The experiences they write about in their reflection papers are those they wouldn’t get if they didn’t take this course. They produce meticulous plans and when it is time to  implement the plan they face many challenges. They have to  to come up with solutions off the fly. They learn how to  work with people who are not like them. Engineering and business people don’t think alike. They’re very different because of their training. They learn to work together to successfully run their company.

What are your long term plans for Poly Presents?

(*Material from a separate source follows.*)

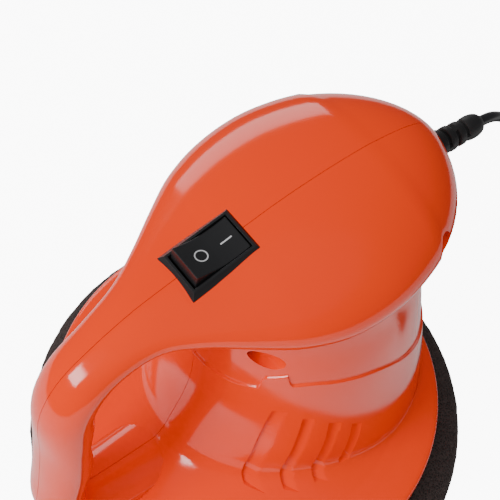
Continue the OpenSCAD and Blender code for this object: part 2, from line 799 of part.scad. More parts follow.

Sawyerr: I wish that every CBA student had this opportunity. My traditional classes are so structured that students never get to demonstrate their  unique talents. In this class, because they are truly in charge of running the firm from new product development to production and marketing, the students demonstrate how truly talented they are. I think they even surprise themselves! They definitely surprise me. After having taught this course for three years, I am truly convinced that Cal Poly Pomona students are jewels. So, first I’ll like to see us scale up this course so more students and faculty members have the opportunity to gain such an experience. In order to accomplish the above, we need the funding to scale up the course. The course is designed to be self-supporting. The money that each cohort makes is reinvested back into the course. The initial seed money of $2,000 provided by the College of Engineering was turned into $2,200 by the first cohort, a 10% return on investment. So, the second cohort started with $200 in additional funding than the first cohort had. This third cohort stated with $2,500 due to the 13.6% ROI achieved by the second cohort.

We are actively looking for funding. The lack of funding  limits the students as to which technology they can pursue for development. . Given additional funding, they can do bigger and better things. If they had say $10,000, they could pursue more complex technology for development. So, second I’ll like to see us get a sponsor that would fund the course at more significant levels that what we currently have to work with.